There are exceptions to the non-aggregation rule, but none apply here. First, aggregation is permitted when class members sue jointly to enforce a common title or right in which they have a common and undivided interest. Zahn, 414 U.S. at 294, 94 S.Ct. at 508. Such a common fund situation does not exist here. Rather, plaintiffs asserted that Mellon's sweep fees were excessive. Thus, each class member was injured individually, and in a unique amount that in theory must be proved separately. See Sellers, 701 F.2d at 579. Second, aggregation has been allowed when plaintiffs join to abate a continuing nuisance, even when a pendent claim for damages is present as well. See Justice v. A.T. S.F. Ry. Co., 927 F.2d 503 (10th Cir. 1991). Nothing like that is even remotely present here.
Nor does Hunt v.
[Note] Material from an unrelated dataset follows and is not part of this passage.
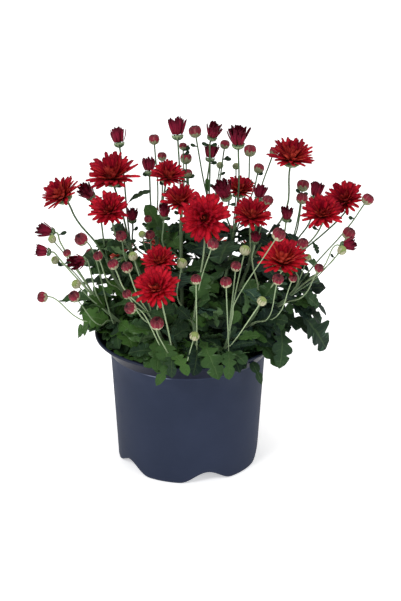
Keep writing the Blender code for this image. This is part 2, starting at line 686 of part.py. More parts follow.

Washington State Apple Advertising Comm., 432 U.S. 333, 97 S.Ct. 2434, 53 L.Ed.2d 383 (1977), help plaintiffs. There, a state agency sued individually to enforce the rights of its members, not as representative of a class. The issue in Hunt was the constitutionality of a state statute, the suit having been brought under federal question jurisdiction, 28 U.S.C. § 1331, which at that time had an amount in controversy requirement. The Hunt Court, while it took into account the losses of the plaintiff's members for jurisdictional purposes, was not faced with the diversity-based class action situation present here. We are convinced that the Supreme Court did not intend to overrule Snyder sub silentio when it decided Hunt.
III.
Because the requisite amount in controversy was, to a legal certainty, never recoverable, the district court lacked subject matter jurisdiction over the case. We will therefore vacate its judgment and remand with instructions to dismiss the complaint.